A Texas hunting club that auctioned off a permit to shoot an endangered black rhinoceros in Africa said it will cancel the hunt if a federal agency denies the winning bidder's request to bring the dead animal back to the U.S. as a trophy.
Corey Knowlton bid $350,000 at a January auction that the Dallas Safari Club billed as a fundraising effort to save the endangered species. Last spring, he applied for a permit from the U.S. Fish and Wildlife Service that would enable him to import the rhino's body following the hunt in Namibia. But he's still waiting to hear back.
The agency is applying extra scrutiny to Knowlton's request because of the rise in poaching, said spokesman Gavin Shire.
If the permit is denied, the safari club plans to refund Knowlton's money that was pledged to a rhino conservation fund in the southwestern African country.
"Most people that have an animal mounted, it's their memory of their experience," said Ben Carter, the safari club's executive director. "It's not always, `Look at what I've shot.' When they look at it, they remember everything. That's what he bid the money on, that opportunity."
The wildlife agency began taking public comment on the permit application this month and has already heard from many of the groups that fervently opposed the auction.

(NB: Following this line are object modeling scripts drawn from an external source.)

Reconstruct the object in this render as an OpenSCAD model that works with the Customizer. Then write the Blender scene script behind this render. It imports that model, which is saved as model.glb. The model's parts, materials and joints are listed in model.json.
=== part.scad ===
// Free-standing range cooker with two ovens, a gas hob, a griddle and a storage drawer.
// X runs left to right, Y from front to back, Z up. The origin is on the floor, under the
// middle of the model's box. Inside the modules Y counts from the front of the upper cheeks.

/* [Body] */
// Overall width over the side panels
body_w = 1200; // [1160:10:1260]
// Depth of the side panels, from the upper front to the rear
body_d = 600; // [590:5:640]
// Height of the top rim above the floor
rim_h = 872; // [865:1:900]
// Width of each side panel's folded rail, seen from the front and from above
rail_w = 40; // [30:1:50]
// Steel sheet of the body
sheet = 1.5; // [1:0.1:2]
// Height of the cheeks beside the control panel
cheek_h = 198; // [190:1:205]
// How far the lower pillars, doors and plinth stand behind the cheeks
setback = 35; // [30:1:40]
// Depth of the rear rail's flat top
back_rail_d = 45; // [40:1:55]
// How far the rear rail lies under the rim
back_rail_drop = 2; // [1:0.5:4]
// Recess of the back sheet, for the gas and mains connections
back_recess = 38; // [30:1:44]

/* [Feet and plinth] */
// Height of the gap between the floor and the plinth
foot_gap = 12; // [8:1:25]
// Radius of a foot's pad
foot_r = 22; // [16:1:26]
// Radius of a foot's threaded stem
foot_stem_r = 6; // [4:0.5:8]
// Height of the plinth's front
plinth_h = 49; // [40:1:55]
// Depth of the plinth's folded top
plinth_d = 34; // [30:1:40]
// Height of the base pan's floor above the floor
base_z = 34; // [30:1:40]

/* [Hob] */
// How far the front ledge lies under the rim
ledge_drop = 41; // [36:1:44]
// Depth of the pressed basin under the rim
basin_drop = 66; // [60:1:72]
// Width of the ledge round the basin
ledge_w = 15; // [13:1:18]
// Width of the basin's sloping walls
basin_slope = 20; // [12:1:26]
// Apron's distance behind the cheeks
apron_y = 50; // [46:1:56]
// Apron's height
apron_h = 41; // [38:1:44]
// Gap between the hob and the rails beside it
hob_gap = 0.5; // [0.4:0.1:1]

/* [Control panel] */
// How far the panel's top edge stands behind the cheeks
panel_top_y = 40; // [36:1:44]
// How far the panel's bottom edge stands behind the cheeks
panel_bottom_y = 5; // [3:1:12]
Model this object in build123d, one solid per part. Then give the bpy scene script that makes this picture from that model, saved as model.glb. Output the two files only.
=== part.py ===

Safari club defends planned hunt
The safari club has defended the planned hunt, noting that auction proceeds would go to a trust fund administered by the Namibian government to help boost the black rhino population.
The wildlife service expects to make a decision after the public comment period ends Dec. 8, taking into account the state of the herd in Namibia, where 1,800 of the world's 4,880 black rhinos live. The agency also is examining exactly how the auction funds would be administered.
Last year, the service granted a permit to import a sport-hunted black rhino taken in Namibia in 2009, but increased poaching since then may impact whether any more are approved, said Shire.
Each year, the Namibian government issues five black rhino hunting permits that fund efforts to protect the species. The program includes habitat improvement, hiring game scouts to monitor the rhinos, and removing the animals' horns to reduce their appeal to poachers.
"The aim is to re-invest these financial resources back to conservation, protected area management and rural community development," said Kenneth Uiseb, Namibia's director of wildlife monitoring and research.
'Kill it to save it'
But opponents of the auction say the programs are not worthwhile if they entail the killing of any endangered animal.
"Kill it to save it is not only cruel, it's not conservation," said Jeff Flocken, the North American regional director for the International Fund for Animal Welfare. "If black rhinos and other dwindling species are to have a future, people must be encouraged to value animals for their inherent worth alive, not their price tag when they are dead."
The safari club has said the hunt will involve one of five black rhinos selected by a committee and approved by the Namibian government. The five are to be older males that can't reproduce.
Namibia sold another hunting permit for $200,000 directly to Michael Luzich, a Las Vegas investment manager who is also seeking a permit to bring the trophy into the U.S., according to Shire.
Knowlton lives in Royse City, about 50 kilometres from Dallas, and leads international hunting trips for a Virginia-based company, The Hunting Consortium. He has killed more than 120 species, including the so-called big five in Africa — a lion, a leopard, an elephant, a Cape buffalo and a rhinoceros, according to the company's website.
He did not return messages left by The Associated Press for this story, but told Dallas television station WFAA in January that he believed the hunt would be managed well.